# Written task
Output the data exactly, with every line intact.

# Supplied data
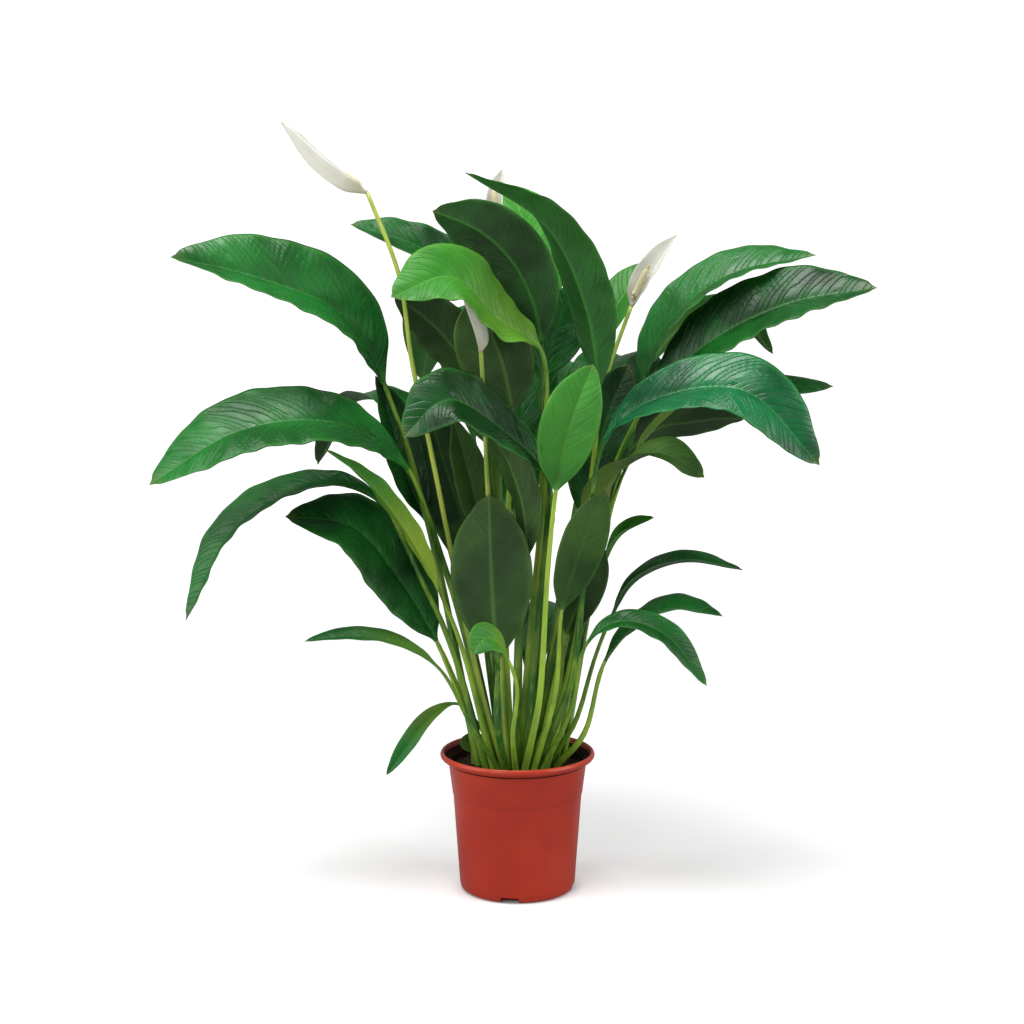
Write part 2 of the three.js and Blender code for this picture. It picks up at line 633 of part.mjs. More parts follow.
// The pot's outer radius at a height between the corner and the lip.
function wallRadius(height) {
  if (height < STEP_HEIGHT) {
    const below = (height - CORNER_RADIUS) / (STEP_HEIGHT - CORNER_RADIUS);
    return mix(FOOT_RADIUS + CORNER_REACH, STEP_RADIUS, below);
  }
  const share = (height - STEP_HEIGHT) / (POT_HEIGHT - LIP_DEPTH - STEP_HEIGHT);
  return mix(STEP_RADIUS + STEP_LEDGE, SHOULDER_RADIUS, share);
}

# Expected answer
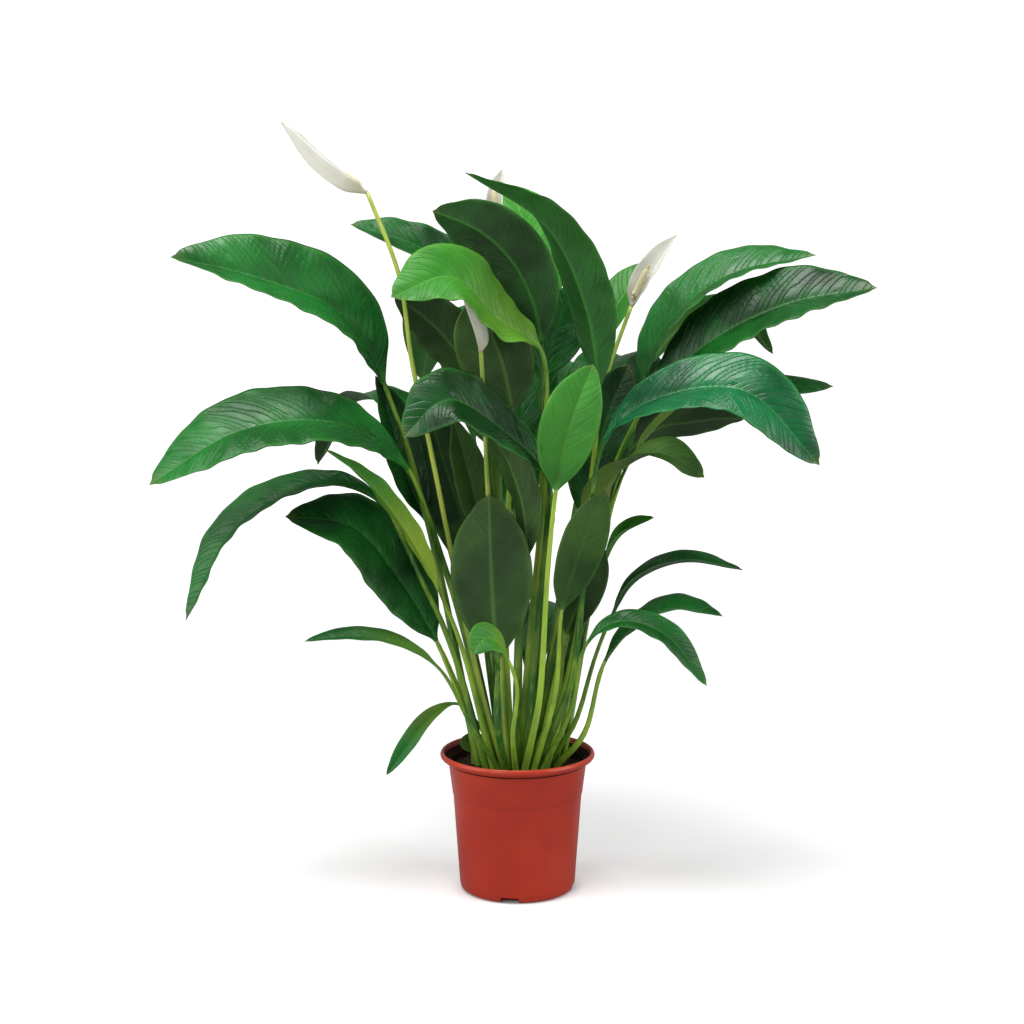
Write part 2 of the three.js and Blender code for this picture. It picks up at line 633 of part.mjs. More parts follow.
// The pot's outer radius at a height between the corner and the lip.
function wallRadius(height) {
  if (height < STEP_HEIGHT) {
    const below = (height - CORNER_RADIUS) / (STEP_HEIGHT - CORNER_RADIUS);
    return mix(FOOT_RADIUS + CORNER_REACH, STEP_RADIUS, below);
  }
  const share = (height - STEP_HEIGHT) / (POT_HEIGHT - LIP_DEPTH - STEP_HEIGHT);
  return mix(STEP_RADIUS + STEP_LEDGE, SHOULDER_RADIUS, share);
}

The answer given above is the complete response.